Aber es zeigt sich immer wieder: Die EU-Kommission ist bereit, beide Augen zuzudrücken, wenn es mal wieder länger dauert. An der bayrischen Grenze zu Österreich etwa gibt es seit Herbst 2015 Kontrollen. Dänemark hat offiziell seit acht Jahren wieder Kontrollen an der Grenzen zu Deutschland in Kraft.

Denn Verbieten kann die Kommission angemeldete Grenzkontrollen nicht. Sie kann lediglich eine Stellungnahme zu Sinnhaftigkeit und Verhältnismäßigkeit abgeben.

Frage nach Verhältnismäßigkeit bleibt offen

Inwiefern es aktuell verhältnismäßig ist, dass quasi quer durch Europa kontrolliert wird, bleibt offen. Neben Polen und Deutschland haben aktuell auch Frankreich, die Niederlande, Österreich, Italien, Slowenien, Dänemark, Schweden, Norwegen, Spanien sowie die Slowakei Grenzkontrollen am Laufen. Belgien - als dann 13. Land - will damit im Laufe des Sommers starten.

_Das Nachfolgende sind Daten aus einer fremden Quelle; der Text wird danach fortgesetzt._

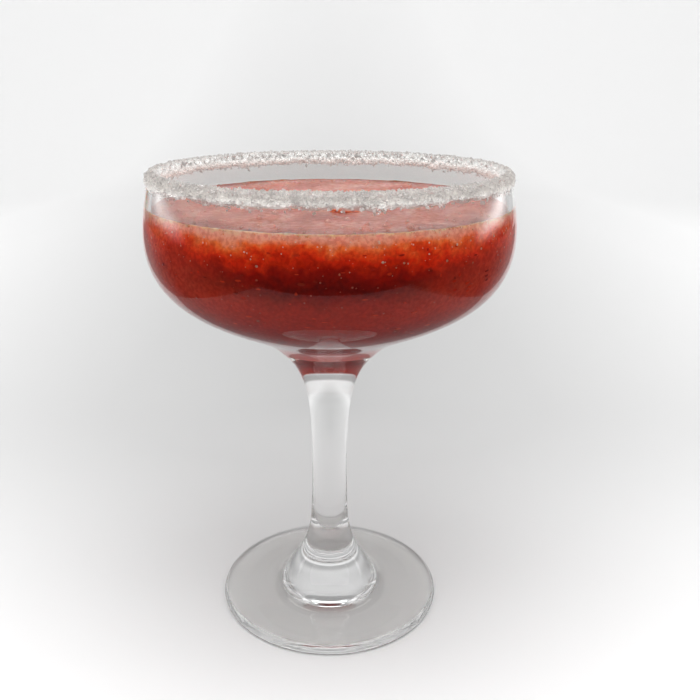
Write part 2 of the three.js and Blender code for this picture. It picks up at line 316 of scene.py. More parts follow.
class Look:
    """A new material, with short ways to add nodes to it. Places in it are the piece's own, in metres."""

    def __init__(self, name):
        self.material = bpy.data.materials.new(name)
        self.material.use_nodes = True
        self.nodes = self.material.node_tree.nodes
        self.links = self.material.node_tree.links
        self.shader = self.nodes["Principled BSDF"]

    def put(self, socket, value):
        """A number, colour or another node's output into a socket."""
        if isinstance(value, bpy.types.NodeSocket):
            self.links.new(value, socket)
        elif socket.type == "RGBA":
            socket.default_value = (*value, 1)
        else:
            socket.default_value = value

    def add(self, kind, **sockets):
        node = self.nodes.new("ShaderNode" + kind)
        for name, value in sockets.items():
            self.put(node.inputs[name.replace("_", " ")], value)
        return node

    def paint(self, **sockets):
        """Sockets of the material's own shader. Gives the material back."""
        for name, value in sockets.items():
            self.put(self.shader.inputs[name.replace("_", " ")], value)
        return self.material

    def place(self):
        return self.add("TexCoord").outputs["Object"]

    def along(self, axis):
        return self.add("SeparateXYZ", Vector=self.place()).outputs[axis]

    def length(self, directions=(1, 1, 1)):
        """The distance from the origin, measured along these directions only."""
        flat = self.nodes.new("ShaderNodeVectorMath")
        flat.operation = "MULTIPLY"
        self.put(flat.inputs[0], self.place())
        self.put(flat.inputs[1], directions)
        ring = self.nodes.new("ShaderNodeVectorMath")
        ring.operation = "LENGTH"
        self.put(ring.inputs[0], flat.outputs["Vector"])
        return ring.outputs["Value"]

    def noise(self, scale, detail=3, distortion=0.0):
        node = self.add("TexNoise", Vector=self.place(), Scale=scale, Detail=detail, Distortion=distortion)
        return node.outputs["Fac"]

    def calc(self, operation, a, b=0.0):
        node = self.nodes.new("ShaderNodeMath")
        node.operation = operation
        self.put(node.inputs[0], a)
        self.put(node.inputs[1], b)
        return node.outputs[0]

    def span(self, value, start, stop, low=0.0, high=1.0):
        """Low where the value is at start, high where it is at stop, and even between."""
        node = self.add("MapRange", Value=value, From_Min=start, From_Max=stop, To_Min=low, To_Max=high)
        return node.outputs["Result"]

    def ramp(self, value, stops):
        """Colours by value: stops are (value, colour) from 0 to 1."""
        node = self.nodes.new("ShaderNodeValToRGB")
        elements = node.color_ramp.elements
        for element, (position, color) in zip(elements, (stops[0], stops[-1])):
            element.position = position
            element.color = (*color, 1)
        for position, color in stops[1:-1]:
            elements.new(position).color = (*color, 1)
        self.links.new(value, node.inputs["Fac"])
        return node.outputs["Color"]

    def mix(self, factor, a, b, blend="MIX"):
        node = self.nodes.new("ShaderNodeMix")
        node.data_type = "RGBA"
        node.blend_type = blend
        self.put(node.inputs["Factor"], factor)
        for name, value in (("A", a), ("B", b)):
            self.put(next(s for s in node.inputs if s.name == name and s.type == "RGBA"), value)
        return next(s for s in node.outputs if s.type == "RGBA")

    def bump(self, height, distance):
        return self.add("Bump", Height=height, Strength=1.0, Distance=distance).outputs["Normal"]

    def blend(self, factor, first, second):
        """Two shaders mixed."""
        node = self.add("MixShader", Fac=factor)
        self.links.new(first, node.inputs[1])
        self.links.new(second, node.inputs[2])
        return node.outputs["Shader"]


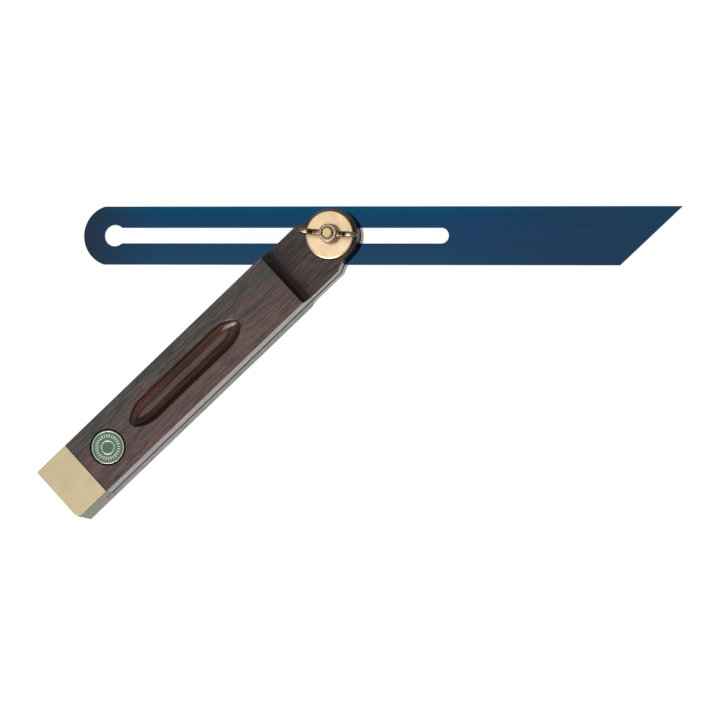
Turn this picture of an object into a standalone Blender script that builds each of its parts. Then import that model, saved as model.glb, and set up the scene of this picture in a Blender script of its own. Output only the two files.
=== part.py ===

In jedem Fall eine schwierige Tendenz, sagt EU-Innenkommissar Magnus Brunner mit Blick auf die Errungenschaften von Schengen: "Das muss aufhören, selbstverständlich. Und wir müssen unseren Job machen als EU-Kommission." Der Asyl- und Migrationspakt müsse so schnell wie möglich umgesetzt werden, appelliert er. "Und da fordern wir natürlich auch die Mitgliedstaaten auf, das schneller zu machen."

Darauf setzen viele in Brüssel: Schengen - die Reisefreiheit in Europa - könnte gerettet sein, wenn das Asyl-und Migrationspaket ab Sommer 2026 vollständig greift, so die Hoffnung. Allen voran mit einem besseren Schutz der europäischen Außengrenzen.